Today, bulkers make up 15% – 17% of the world’s merchant fleets and range in size from single-hold mini-bulkers to mammoth ore ships able to carry 400,000 metric tons of deadweight (DWT). A number of specialized designs exist: some can unload their own cargo, some depend on port facilities for unloading, and some even package the cargo as it is loaded. Over half of all bulkers have Greek, Japanese, or Chinese owners and more than a quarter are registered in Panama. South Korea is the largest single builder of bulkers, and 82% of these ships were built in Asia.
A bulk carrier’s crew participates in the loading and unloading of cargo, navigating the ship, and keeping its machinery and equipment properly maintained. Loading and unloading the cargo is difficult, dangerous, and can take up to 120 hours on larger ships. Crews can range in size from three people on the smallest ships to over 30 on the largest.
Bulk cargo can be very dense, corrosive, or abrasive. This can present safety problems: cargo shifting, spontaneous combustion, and cargo saturation can threaten a ship. The use of ships that are old and have corrosion problems has been linked to a spate of bulker sinkings in the 1990s, as have the bulker’s large hatchways, important for efficient cargo handling. New international regulations have since been introduced to improve ship design and inspection, and to streamline the process of abandoning ship.
Loading and Unloading
Loading and unloading a bulker is time-consuming and dangerous. The process is planned by the ship’s chief mate under the direct and continued supervision of ship’s captain. International regulations require that the captain and terminal master agree on a detailed plan before operations begin. Deck officers and stevedores oversee the operations. Occasionally loading errors are made that cause a ship to capsize or break in half at the pier.

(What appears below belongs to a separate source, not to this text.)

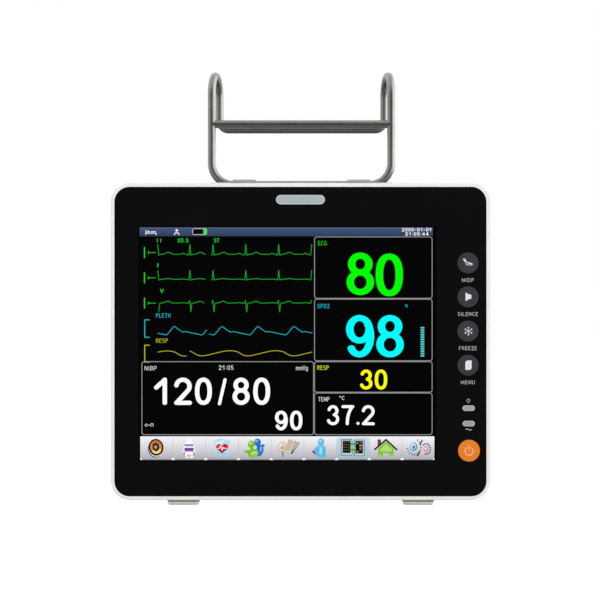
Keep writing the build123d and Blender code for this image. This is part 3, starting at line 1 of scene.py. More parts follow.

The loading method used depends on both the cargo and the equipment available on the ship and on the dock. In the least advanced ports, cargo can be loaded with shovels or bags poured from the hatch cover. This system is being replaced with faster, less labor-intensive methods. Double-articulation cranes, which can load at a rate of 1,000 tons per hour, represent a widely used method, and the use of shore-based gantry cranes, reaching 2,000 tons per hour, is growing. A crane’s discharge rate is limited by the bucket’s capacity (from 6 to 40 tons) and by the speed at which the crane can take a load, deposit it at the terminal, and to return to take the next. For modern gantry cranes, the total time of the grab-deposit-return cycle is about 50 seconds.
Conveyor belts offer a very efficient method of loading, with standard loading rates varying between 100 and 700 tons per hour, although the most advanced ports can offer rates of 16,000 tons per hour. Start-up and shutdown procedures with conveyor belts, though, are complicated and require time to carry out. Self-discharging ships use conveyor belts with load rates of around 1,000 tons per hour.
Once the cargo is discharged, the crew begins to clean the holds. This is particularly important if the next cargo is of a different type. The immense size of cargo holds and the tendency of cargoes to be physically irritating add to the difficulty of cleaning the holds. When the holds are clean, the process of loading begins.
It is crucial to keep the cargo level during loading in order to maintain stability. As the hold is filled, machines such as excavators and bulldozers are often used to keep the cargo in check. Leveling is particularly important when the hold is only partly full, since cargo is more likely to shift. Extra precautions are taken, such as adding longitudinal divisions and securing wood atop the cargo. If a hold is full, a technique called tomming is used, which involves digging out a 6 feet (2 m) hole below the hatch cover and filling it with bagged cargo or weights.